Bill Gates hits back at Elon Musk, says shorting Tesla doesn’t mean betting against the environment or electric cars

Responding to Elon Musk’s claims that he is shorting Tesla stock, Bill Gates says such a position is just an investment, not a move against helping solve climate change.

Elon Musk accused the Microsoft billionaire in a tweet last week of betting as much as half-a-billion dollars that shares of the electric-car company would fall. 

In a text exchange between the two billionaires leaked online that Musk said was authentic, the Tesla CEO asked Gates if he was still shorting the stock. Gates said he was, and that he wanted to talk to Musk about philanthropy. Musk denied the request outright.

“Sorry, I cannot take your philanthropy on climate change seriously when you have a massive short position against Tesla, the company doing the most to solve climate change,” Musk reportedly said in the text exchange.

But Gates told the BBC in an interview Wednesday that his bet against Tesla is unrelated to advocacy for pro-environmental projects and government policies.

“That has nothing to do with climate change. I have ways of diversifying,” Gates said in an interview. 

He added that just because he was betting against Tesla doesn’t mean he was against the rise of electric cars.

“The popularity of electric cars will lead to more competition for selling those cars.
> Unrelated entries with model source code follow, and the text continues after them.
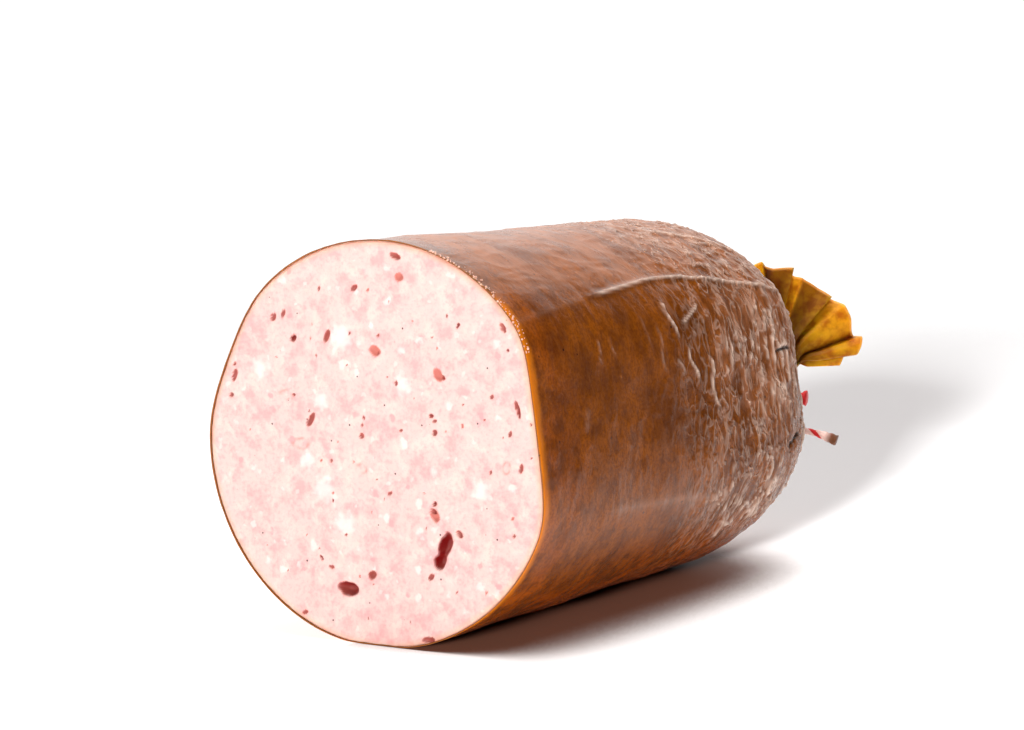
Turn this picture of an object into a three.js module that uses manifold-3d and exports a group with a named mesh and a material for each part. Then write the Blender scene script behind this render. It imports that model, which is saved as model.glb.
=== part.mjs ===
// A cured sausage, cut straight across at one end and tied at the other.
// Three pieces: the meat filling, the smoked casing around it, whose gathered end
// opens into a pleated tail, and the string tied round the gathered neck.
// Millimetres, +Z up. The sausage lies along Y with its cut face towards -Y. The origin is
// the middle of the flat strip that it rests on.
import * as THREE from 'three';
import { mergeVertices } from 'three/addons/utils/BufferGeometryUtils.js';
import Module from 'manifold-3d';

// Body
const BODY_RADIUS = 50;
const STRAIGHT_LENGTH = 130;    // from the cut face to where the end starts to close
const CAP_LENGTH = 47;          // of the closing end, down to the neck
const CAP_POWER = 2.2;          // of the superellipse that rounds the closing end
const CASING_WALL = 0.6;
const MEAT_GAP = 0.3;           // between the meat and the casing
const REST_DEPTH = 0.7;         // how far the underside is pressed flat
const FLAT_SHARPNESS = 0.7;     // per millimetre, of the edges between flats and round
const FLATS = [                 // pressed along the body, each as deep as its middle
  { angle: 8, depth: 4.3 },
  { angle: 156, depth: 1.3 },
];

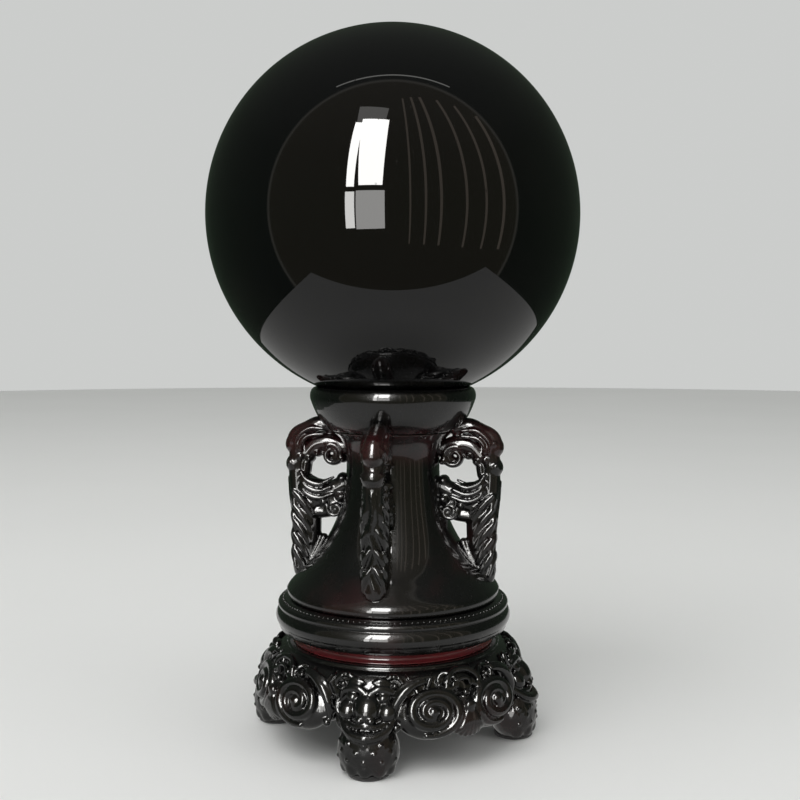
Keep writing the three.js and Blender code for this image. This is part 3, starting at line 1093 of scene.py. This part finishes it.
@dataclass
class Bracket(Carving):
    """One openwork scroll bracket, given by radius and height in its own upright plane."""

    stem: str = "bracket"
    face: float = 2.35

    def flat(self, clay: Clay, line: Sequence[Pair], width: Width, depth: float) -> None:
        """Lays a rope in the bracket's own plane, centred on its thickness."""
        clay.rope([(p.x, 0, p.y) for p in smooth_line(line)], width, depth, sides=14)

    def on_faces(self, clay: Clay, line: Sequence[Pair], width: Width, stand: float) -> None:
        """Lays the same thin rope on both faces of the bracket."""
        for hand in (-1, 1):
            clay.rope([(p.x, hand * stand, p.y) for p in smooth_line(line, 5)], width, sides=8)

    def knobs(self, clay: Clay, spots: Sequence[tuple[float, float, float, float, float]]) -> None:
        """Presses in lumps, by radius, height and half their depth, thickness and height."""
        for radius, height, deep, thick, tall in spots:
            clay.bead((radius, 0, height), (deep, thick, tall))

    def arch(self, clay: Clay) -> None:
        """Shapes the outer stem, the shoulder with its root under the cup, and the web below.

        Args:
            clay: The lump that they are pressed into.
        """
        lower = [(20.4, 34.6), (20.2, 39), (20.3, 44), (20.9, 49)]
        upper = [(21.4, 53.5), (21.5, 57.5), (21.3, 61), (21.6, 63.4)]
        self.flat(clay, lower + upper, leaf(2.25, 2.05), 1.08)
        over = [(22.4, 62.2), (21.6, 64.6), (19.2, 66), (16.6, 67.2), (13.6, 66.6)]
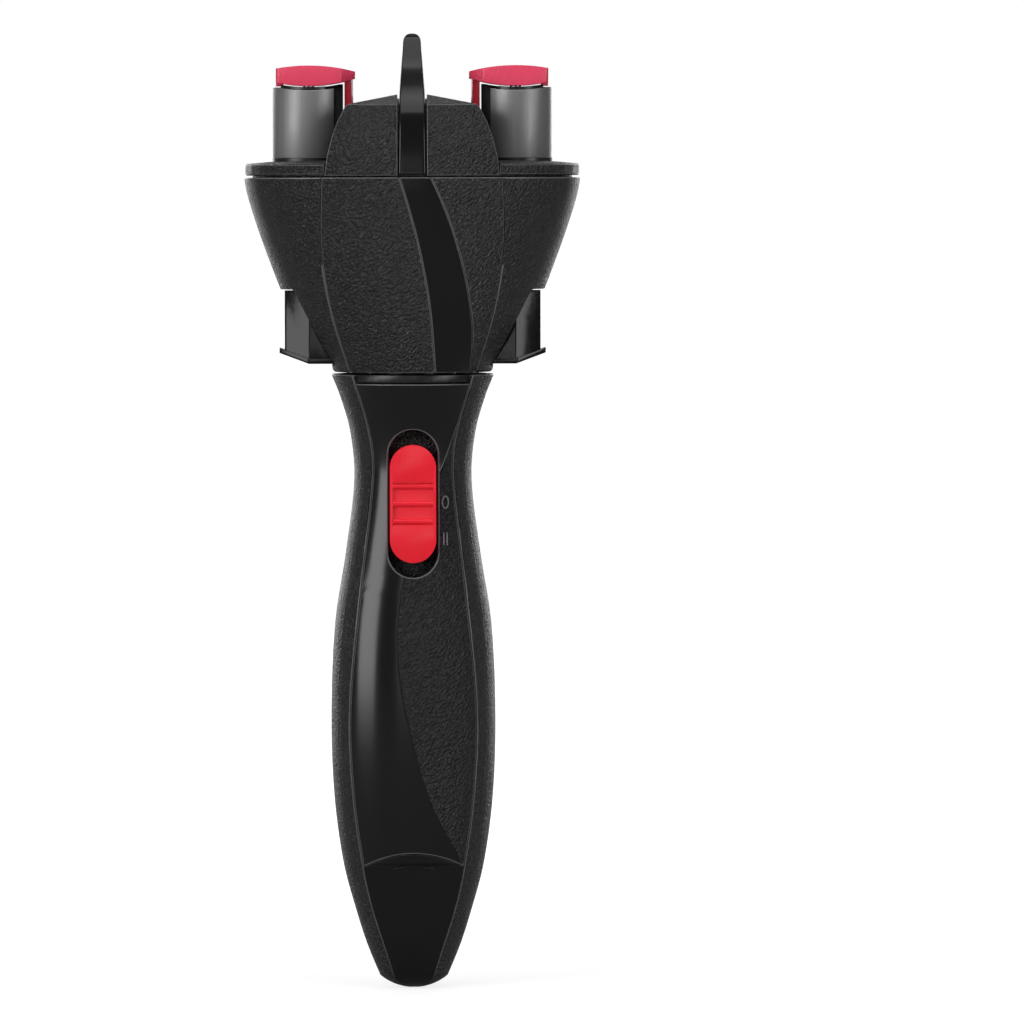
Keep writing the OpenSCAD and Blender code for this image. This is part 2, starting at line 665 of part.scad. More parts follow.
module head_front_panel() color([0.07, 0.07, 0.075]) {
    difference() {
        intersection() {
            tulip_shell();
            along_y(-big, 0) centre_outline(seam / 2);
        }
        difference() {
            along_y(-big, 0) swoosh_outline(-0.05);
            head_solid(swoosh_t);
        }
    }
}
module swoosh_trim() color([0.02, 0.02, 0.02]) {
    intersection() {
        difference() {
            head_solid(0);
            head_solid(swoosh_t);
        }
        along_y(-big, 0) swoosh_outline(0.05);
    }
}
module head_rear_panel() color([0.07, 0.07, 0.075]) {
    intersection() {
        tulip_shell();
        along_y(0, big) centre_outline(seam / 2);
    }
}
module side_shell(side) color([0.07, 0.07, 0.075]) {
    intersection() {
        tulip_shell();
        translate([side > 0 ? 0 : -big, -big / 2, 0]) cube([big, big, big + rim_z]);
        difference() {
            translate([-big, -big / 2, 0]) cube([2 * big, big, big + rim_z]);
            along_y(-big, big) centre_outline(-seam / 2);
        }
    }
}
module side_shell_left() side_shell(-1);
module side_shell_right() side_shell(1);

// ---------------------------------------------------------------- head frame

post_spots = [for (x = [-10, 10], y = [-20.4, 20.4]) [x, y]];
base_posts = [for (y = [-13.6, 13.6]) [0, y]];
post_d = 5.2;
head_screw_d = 2.16;
screw_hole_d = 2.2;
clip_z = collar_z - 0.8;
base_t = 2.6; // thickness of the head's floor
module head_base() color([0.1, 0.1, 0.1]) {
    difference() {
        union() {
            bore(base_d - 2 * head_t - 2 * seam, base_z, base_z + base_t);
            bore(2 * hub_r, clip_z, base_z + eps);
        }
        bore(shaft_d + 2 * run_gap, clip_z - 1, base_z + 4);
        translate([0, 0, collar_z - 0.7]) rotate_extrude() translate([hub_r - 1, 0]) square([3, 0.6]);
        for (p = base_posts) translate([p[0], p[1], 0]) bore(2.4, base_z - 1, base_z + 4);
    }
}
module head_clip() color([0.6, 0.6, 0.62]) {
    translate([0, 0, collar_z - 0.68]) difference() {
        cylinder(r = hub_r + 2, h = 0.56);
        translate([0, 0, -1]) cylinder(r = hub_r - 0.98, h = 3);
        translate([0, -hub_r * 0.5, -1]) cube([big, hub_r, 3]);
    }
}
module head_chassis() color([0.8, 0.8, 0.76]) {
    difference() {
        union() {
            body(head_table, head_t + seam, chassis_z, chassis_z + chassis_h, 2, round_in);
            for (s = [-1, 1]) translate([s * tube_x, 0, 0])
                bore(journal_d + 5, chassis_z, chassis_z + journal_h);
            bore(2 * shaft_d, chassis_z, chassis_z + journal_h);
            for (p = post_spots) translate([p[0], p[1], 0]) bore(post_d, chassis_z + 1, plate_z);
            for (p = base_posts) translate([p[0], p[1], 0]) bore(post_d, base_z + base_t, chassis_z + 1);
        }
        for (s = [-1, 1]) translate([s * tube_x, 0, 0])
            bore(journal_d + 2 * run_gap, chassis_z - 1, chassis_z + journal_h + 1);
        bore(shaft_d + 2 * run_gap, chassis_z - 1, chassis_z + journal_h + 1);
        for (p = post_spots) translate([p[0], p[1], 0]) bore(screw_hole_d, chassis_z - 1, plate_z + 1);
        for (p = base_posts) translate([p[0], p[1], 0]) bore(screw_hole_d, base_z + 2, base_z + 14);
    }
}
module head_screws() color([0.6, 0.6, 0.62]) {
    for (p = post_spots) translate([p[0], p[1], 0]) {
        bore(4.4, chassis_z - 1.6, chassis_z);
        bore(head_screw_d, chassis_z - eps, plate_z + 2);
    }
    for (p = base_posts) translate([p[0], p[1], 0]) bore(head_screw_d, base_z + 0.4, base_z + 10);
}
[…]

So there’s a difference between electric cars being adopted, and companies becoming infinitely valuable,” he told the BBC.

Musk and Gates have a history of frosty relations, and Musk has attacked Gates on Twitter repeatedly. 

After Gates said he was concerned about the range and premium price of Tesla vehicles in a 2020 video with YouTuber Marques Brownlee, Musk said in a tweet that his conversations with the former Microsoft CEO “have been underwhelming tbh.” 

More recently, amid Musk’s takeover of Twitter, the Tesla and SpaceX CEO tweeted a picture of Gates side by side with an emoji of a pregnant man, saying, “in case u need to lose a boner fast.”

Gates told CNBC’s Squawk Box in July 2020 that Musk should cut back on his controversial vaccine comments and focus on electric cars and rockets. In a New York Times podcast later that year, the Tesla CEO responded to Gates’ comments about Musk’s lack of experience with vaccines, calling Gates a “knucklehead.” Musk has also attacked Gates in tweets regarding his vaccine advocacy.

In a tweet last week, Musk said he was moving on from attacking Gates for shorting Tesla. But Gates appears unruffled.   

“There’s no need for him to be nice to me,” Gates said of Musk in the BBC interview. 

Disagreements and attacks between the two men have drawn outsize attention because of their immense wealth. Musk overtook Gates as the world’s second-richest person in 2020 and later surpassed Amazon founder Jeff Bezos to take the top spot. The Tesla CEO is currently the richest person in the world, according to the Bloomberg Billionaires Index, while Gates sits at fourth on the list. Gates has pledged to give away most of his fortune over his lifetime.